### Given request:
Will you repeat only the lines beginning at the one that mentions "Continue the FreeCAD" and ending at the one that mentions "return points, sheet_faces(*number)", both of them included, exactly?
+++ Material supplied
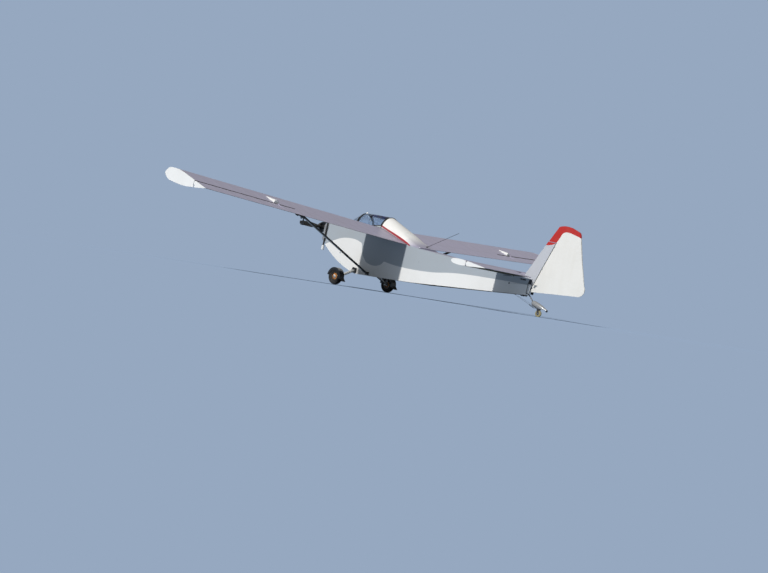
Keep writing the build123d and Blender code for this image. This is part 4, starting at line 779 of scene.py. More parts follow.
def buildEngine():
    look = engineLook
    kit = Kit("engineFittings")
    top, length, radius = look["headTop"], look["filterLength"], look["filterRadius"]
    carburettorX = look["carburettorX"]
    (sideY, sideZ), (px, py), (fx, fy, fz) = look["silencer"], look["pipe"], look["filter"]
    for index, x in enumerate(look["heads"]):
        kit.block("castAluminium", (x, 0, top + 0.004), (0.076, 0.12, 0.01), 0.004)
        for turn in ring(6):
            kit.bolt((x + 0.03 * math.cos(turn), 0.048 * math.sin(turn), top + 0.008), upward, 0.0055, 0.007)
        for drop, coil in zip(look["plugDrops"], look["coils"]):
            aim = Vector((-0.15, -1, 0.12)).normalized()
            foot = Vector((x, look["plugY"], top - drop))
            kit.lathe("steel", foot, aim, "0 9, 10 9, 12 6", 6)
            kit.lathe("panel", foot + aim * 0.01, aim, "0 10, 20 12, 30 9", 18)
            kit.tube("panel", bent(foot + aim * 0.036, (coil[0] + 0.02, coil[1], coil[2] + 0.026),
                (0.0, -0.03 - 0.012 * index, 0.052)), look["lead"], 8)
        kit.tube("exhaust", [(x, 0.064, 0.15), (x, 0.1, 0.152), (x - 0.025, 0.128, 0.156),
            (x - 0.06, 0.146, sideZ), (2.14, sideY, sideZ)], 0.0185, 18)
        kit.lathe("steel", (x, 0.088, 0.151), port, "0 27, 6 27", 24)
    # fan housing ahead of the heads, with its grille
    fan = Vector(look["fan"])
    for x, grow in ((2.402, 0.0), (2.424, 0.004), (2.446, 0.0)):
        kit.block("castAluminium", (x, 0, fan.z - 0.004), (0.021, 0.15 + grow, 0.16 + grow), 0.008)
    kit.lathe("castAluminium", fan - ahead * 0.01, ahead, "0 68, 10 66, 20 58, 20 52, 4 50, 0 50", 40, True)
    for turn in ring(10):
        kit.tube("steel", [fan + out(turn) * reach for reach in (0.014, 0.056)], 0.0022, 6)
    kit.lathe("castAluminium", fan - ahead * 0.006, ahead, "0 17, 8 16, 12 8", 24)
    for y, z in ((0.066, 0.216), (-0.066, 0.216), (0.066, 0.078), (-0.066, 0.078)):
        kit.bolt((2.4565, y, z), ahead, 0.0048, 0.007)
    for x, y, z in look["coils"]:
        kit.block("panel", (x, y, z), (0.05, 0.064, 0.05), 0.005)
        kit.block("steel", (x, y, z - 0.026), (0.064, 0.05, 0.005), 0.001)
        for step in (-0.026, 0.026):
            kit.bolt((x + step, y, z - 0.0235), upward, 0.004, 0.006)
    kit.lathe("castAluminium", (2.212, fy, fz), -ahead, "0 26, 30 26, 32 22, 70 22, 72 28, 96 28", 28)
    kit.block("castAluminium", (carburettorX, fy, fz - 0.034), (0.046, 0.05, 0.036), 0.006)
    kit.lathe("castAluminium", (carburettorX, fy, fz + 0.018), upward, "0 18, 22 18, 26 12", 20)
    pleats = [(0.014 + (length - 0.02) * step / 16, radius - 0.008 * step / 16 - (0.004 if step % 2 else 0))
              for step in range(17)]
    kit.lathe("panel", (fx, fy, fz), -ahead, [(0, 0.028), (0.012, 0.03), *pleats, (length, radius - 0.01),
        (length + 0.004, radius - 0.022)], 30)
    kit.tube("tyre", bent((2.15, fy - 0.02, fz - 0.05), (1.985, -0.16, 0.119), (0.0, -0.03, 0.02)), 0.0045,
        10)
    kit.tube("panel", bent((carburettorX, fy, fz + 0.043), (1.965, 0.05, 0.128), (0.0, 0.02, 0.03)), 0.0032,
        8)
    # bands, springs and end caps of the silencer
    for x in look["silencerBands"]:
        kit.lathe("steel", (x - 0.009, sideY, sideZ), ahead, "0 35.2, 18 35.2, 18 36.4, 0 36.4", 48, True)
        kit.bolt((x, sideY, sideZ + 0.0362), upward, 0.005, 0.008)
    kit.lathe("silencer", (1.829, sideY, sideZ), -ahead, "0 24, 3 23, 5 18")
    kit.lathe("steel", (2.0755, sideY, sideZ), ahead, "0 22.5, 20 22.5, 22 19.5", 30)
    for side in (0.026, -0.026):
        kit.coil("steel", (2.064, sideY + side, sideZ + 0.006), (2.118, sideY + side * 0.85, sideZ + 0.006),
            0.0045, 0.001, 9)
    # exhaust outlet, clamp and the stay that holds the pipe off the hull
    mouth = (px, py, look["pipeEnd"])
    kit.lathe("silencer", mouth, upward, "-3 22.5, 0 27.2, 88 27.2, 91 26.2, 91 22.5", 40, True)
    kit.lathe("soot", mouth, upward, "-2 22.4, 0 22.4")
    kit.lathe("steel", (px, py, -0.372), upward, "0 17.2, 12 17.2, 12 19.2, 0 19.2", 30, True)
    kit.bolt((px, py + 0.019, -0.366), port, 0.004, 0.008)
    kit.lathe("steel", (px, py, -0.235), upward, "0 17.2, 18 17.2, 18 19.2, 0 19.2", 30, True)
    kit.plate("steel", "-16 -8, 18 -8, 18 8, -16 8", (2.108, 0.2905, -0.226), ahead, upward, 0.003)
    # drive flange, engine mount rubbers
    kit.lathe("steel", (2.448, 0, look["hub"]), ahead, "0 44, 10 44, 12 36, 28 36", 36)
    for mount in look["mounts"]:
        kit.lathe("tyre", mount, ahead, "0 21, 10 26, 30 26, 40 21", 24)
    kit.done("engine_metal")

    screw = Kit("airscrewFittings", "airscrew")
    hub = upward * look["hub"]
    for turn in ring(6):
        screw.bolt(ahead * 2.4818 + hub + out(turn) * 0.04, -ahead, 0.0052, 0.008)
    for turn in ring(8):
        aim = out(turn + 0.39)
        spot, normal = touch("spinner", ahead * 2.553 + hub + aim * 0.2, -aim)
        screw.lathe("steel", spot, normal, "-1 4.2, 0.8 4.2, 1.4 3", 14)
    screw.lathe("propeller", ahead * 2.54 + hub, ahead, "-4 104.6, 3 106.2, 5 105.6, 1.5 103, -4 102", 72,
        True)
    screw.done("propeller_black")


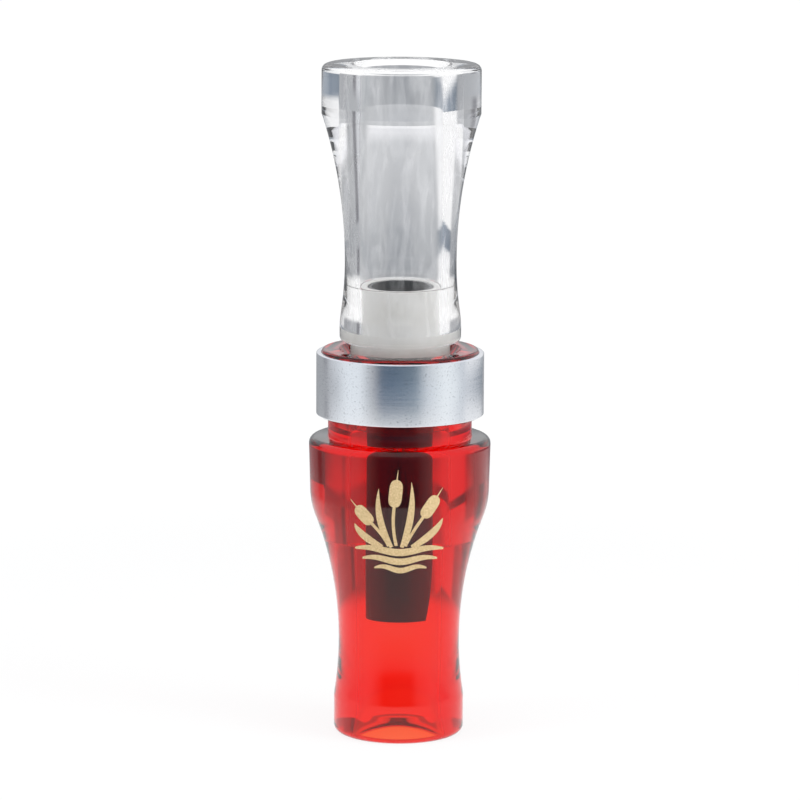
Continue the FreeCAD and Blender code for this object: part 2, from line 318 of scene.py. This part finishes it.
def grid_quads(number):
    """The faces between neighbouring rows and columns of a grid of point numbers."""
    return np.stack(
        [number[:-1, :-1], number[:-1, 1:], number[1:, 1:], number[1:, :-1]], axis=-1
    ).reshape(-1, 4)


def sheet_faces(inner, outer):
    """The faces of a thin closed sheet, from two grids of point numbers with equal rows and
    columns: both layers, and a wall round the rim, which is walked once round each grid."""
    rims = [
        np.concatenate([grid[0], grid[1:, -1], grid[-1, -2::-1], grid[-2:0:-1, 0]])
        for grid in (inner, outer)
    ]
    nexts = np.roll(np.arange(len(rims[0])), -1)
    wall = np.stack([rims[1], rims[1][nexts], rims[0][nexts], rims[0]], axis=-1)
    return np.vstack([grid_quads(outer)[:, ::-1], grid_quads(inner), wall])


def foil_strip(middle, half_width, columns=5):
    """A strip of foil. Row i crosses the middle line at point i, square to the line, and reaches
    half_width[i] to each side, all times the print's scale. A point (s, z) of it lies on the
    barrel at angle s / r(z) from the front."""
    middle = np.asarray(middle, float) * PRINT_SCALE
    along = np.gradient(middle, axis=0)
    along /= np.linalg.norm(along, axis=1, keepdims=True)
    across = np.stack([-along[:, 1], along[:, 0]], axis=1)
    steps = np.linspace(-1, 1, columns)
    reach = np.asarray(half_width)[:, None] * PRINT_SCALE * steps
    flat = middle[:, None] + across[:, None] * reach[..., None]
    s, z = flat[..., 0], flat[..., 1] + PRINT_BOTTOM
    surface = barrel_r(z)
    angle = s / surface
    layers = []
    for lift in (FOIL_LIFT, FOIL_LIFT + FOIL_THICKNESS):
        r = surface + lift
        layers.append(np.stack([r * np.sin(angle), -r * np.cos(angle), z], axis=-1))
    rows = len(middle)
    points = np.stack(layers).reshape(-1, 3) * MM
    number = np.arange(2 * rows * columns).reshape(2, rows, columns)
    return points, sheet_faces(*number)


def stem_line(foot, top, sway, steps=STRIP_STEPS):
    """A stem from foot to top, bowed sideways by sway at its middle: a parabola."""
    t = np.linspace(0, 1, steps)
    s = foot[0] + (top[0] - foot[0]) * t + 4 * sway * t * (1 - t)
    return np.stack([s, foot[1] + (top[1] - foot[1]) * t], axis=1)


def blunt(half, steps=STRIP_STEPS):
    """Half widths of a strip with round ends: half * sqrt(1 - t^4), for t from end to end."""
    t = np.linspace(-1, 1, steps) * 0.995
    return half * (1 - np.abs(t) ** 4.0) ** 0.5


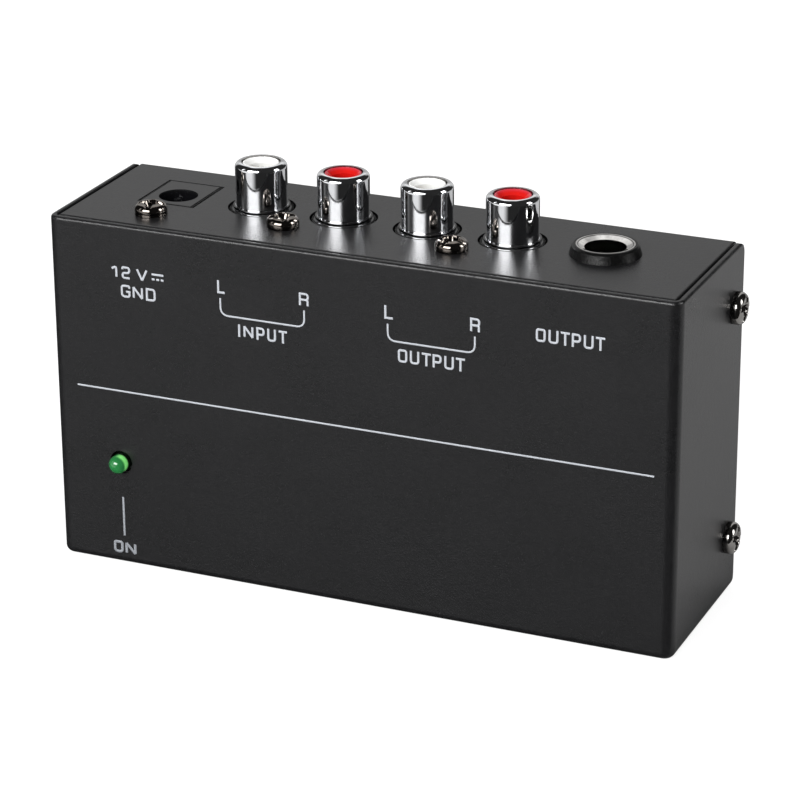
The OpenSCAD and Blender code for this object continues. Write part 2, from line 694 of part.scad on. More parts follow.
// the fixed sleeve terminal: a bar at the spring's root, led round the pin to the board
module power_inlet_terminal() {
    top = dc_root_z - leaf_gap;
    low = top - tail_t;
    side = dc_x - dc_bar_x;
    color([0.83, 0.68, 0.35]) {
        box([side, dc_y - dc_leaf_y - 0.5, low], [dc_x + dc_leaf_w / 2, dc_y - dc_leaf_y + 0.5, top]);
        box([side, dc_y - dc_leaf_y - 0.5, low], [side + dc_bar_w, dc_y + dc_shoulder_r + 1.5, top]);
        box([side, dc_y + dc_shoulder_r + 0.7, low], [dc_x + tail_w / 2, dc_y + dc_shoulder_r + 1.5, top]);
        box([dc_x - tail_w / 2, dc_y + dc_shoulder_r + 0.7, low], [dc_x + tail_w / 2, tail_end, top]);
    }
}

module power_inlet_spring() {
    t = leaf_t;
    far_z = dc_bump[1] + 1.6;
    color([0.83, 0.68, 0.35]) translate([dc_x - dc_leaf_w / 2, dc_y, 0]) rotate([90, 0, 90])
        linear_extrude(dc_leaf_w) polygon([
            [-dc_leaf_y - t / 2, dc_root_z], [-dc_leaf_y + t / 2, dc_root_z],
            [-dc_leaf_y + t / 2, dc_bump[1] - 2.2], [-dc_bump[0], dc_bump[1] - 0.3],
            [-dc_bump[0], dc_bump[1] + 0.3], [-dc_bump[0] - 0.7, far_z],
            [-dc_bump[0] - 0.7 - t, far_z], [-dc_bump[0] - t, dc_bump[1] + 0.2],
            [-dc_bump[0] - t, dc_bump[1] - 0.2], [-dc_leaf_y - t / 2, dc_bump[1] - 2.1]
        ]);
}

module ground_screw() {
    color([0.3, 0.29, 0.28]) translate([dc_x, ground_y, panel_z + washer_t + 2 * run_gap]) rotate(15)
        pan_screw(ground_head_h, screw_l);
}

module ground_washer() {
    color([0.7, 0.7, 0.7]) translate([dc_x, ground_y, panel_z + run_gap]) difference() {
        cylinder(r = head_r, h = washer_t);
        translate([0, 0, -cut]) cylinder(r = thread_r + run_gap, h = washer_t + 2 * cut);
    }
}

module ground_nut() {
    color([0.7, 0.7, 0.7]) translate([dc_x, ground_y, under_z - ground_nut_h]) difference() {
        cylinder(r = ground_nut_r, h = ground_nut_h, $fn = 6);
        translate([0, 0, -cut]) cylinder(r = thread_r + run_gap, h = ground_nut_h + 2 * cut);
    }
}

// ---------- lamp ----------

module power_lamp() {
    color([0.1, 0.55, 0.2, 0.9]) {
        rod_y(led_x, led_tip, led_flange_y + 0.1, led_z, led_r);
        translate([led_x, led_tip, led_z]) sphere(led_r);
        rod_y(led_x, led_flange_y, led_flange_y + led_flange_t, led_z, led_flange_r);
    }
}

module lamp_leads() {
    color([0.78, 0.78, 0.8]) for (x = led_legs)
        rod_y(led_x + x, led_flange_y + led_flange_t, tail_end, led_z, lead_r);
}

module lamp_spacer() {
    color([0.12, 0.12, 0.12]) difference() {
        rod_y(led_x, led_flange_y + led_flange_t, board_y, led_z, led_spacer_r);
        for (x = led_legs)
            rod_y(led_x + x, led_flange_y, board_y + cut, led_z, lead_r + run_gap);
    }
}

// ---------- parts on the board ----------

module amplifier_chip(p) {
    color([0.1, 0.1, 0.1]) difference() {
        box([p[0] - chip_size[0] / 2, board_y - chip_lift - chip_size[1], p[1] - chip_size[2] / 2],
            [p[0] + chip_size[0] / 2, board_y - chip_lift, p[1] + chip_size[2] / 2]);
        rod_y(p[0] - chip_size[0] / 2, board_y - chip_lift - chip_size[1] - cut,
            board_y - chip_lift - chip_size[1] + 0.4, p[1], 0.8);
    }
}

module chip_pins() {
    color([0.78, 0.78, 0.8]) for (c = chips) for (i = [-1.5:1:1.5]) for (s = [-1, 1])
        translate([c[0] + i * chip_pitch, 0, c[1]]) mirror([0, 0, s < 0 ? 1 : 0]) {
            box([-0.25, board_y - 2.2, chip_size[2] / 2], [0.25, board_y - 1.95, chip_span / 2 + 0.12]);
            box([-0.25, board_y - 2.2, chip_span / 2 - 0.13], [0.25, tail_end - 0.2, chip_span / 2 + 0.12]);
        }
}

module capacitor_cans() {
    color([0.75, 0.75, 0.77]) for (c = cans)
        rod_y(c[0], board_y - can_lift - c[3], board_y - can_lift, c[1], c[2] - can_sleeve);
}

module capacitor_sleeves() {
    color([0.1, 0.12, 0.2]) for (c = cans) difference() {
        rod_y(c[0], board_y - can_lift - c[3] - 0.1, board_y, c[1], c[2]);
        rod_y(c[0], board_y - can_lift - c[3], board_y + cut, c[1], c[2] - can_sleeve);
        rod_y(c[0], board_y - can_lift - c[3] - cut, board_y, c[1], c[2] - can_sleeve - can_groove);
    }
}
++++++
### Correct output:
Continue the FreeCAD and Blender code for this object: part 2, from line 318 of scene.py. This part finishes it.
def grid_quads(number):
    """The faces between neighbouring rows and columns of a grid of point numbers."""
    return np.stack(
        [number[:-1, :-1], number[:-1, 1:], number[1:, 1:], number[1:, :-1]], axis=-1
    ).reshape(-1, 4)


def sheet_faces(inner, outer):
    """The faces of a thin closed sheet, from two grids of point numbers with equal rows and
    columns: both layers, and a wall round the rim, which is walked once round each grid."""
    rims = [
        np.concatenate([grid[0], grid[1:, -1], grid[-1, -2::-1], grid[-2:0:-1, 0]])
        for grid in (inner, outer)
    ]
    nexts = np.roll(np.arange(len(rims[0])), -1)
    wall = np.stack([rims[1], rims[1][nexts], rims[0][nexts], rims[0]], axis=-1)
    return np.vstack([grid_quads(outer)[:, ::-1], grid_quads(inner), wall])


def foil_strip(middle, half_width, columns=5):
    """A strip of foil. Row i crosses the middle line at point i, square to the line, and reaches
    half_width[i] to each side, all times the print's scale. A point (s, z) of it lies on the
    barrel at angle s / r(z) from the front."""
    middle = np.asarray(middle, float) * PRINT_SCALE
    along = np.gradient(middle, axis=0)
    along /= np.linalg.norm(along, axis=1, keepdims=True)
    across = np.stack([-along[:, 1], along[:, 0]], axis=1)
    steps = np.linspace(-1, 1, columns)
    reach = np.asarray(half_width)[:, None] * PRINT_SCALE * steps
    flat = middle[:, None] + across[:, None] * reach[..., None]
    s, z = flat[..., 0], flat[..., 1] + PRINT_BOTTOM
    surface = barrel_r(z)
    angle = s / surface
    layers = []
    for lift in (FOIL_LIFT, FOIL_LIFT + FOIL_THICKNESS):
        r = surface + lift
        layers.append(np.stack([r * np.sin(angle), -r * np.cos(angle), z], axis=-1))
    rows = len(middle)
    points = np.stack(layers).reshape(-1, 3) * MM
    number = np.arange(2 * rows * columns).reshape(2, rows, columns)
    return points, sheet_faces(*number)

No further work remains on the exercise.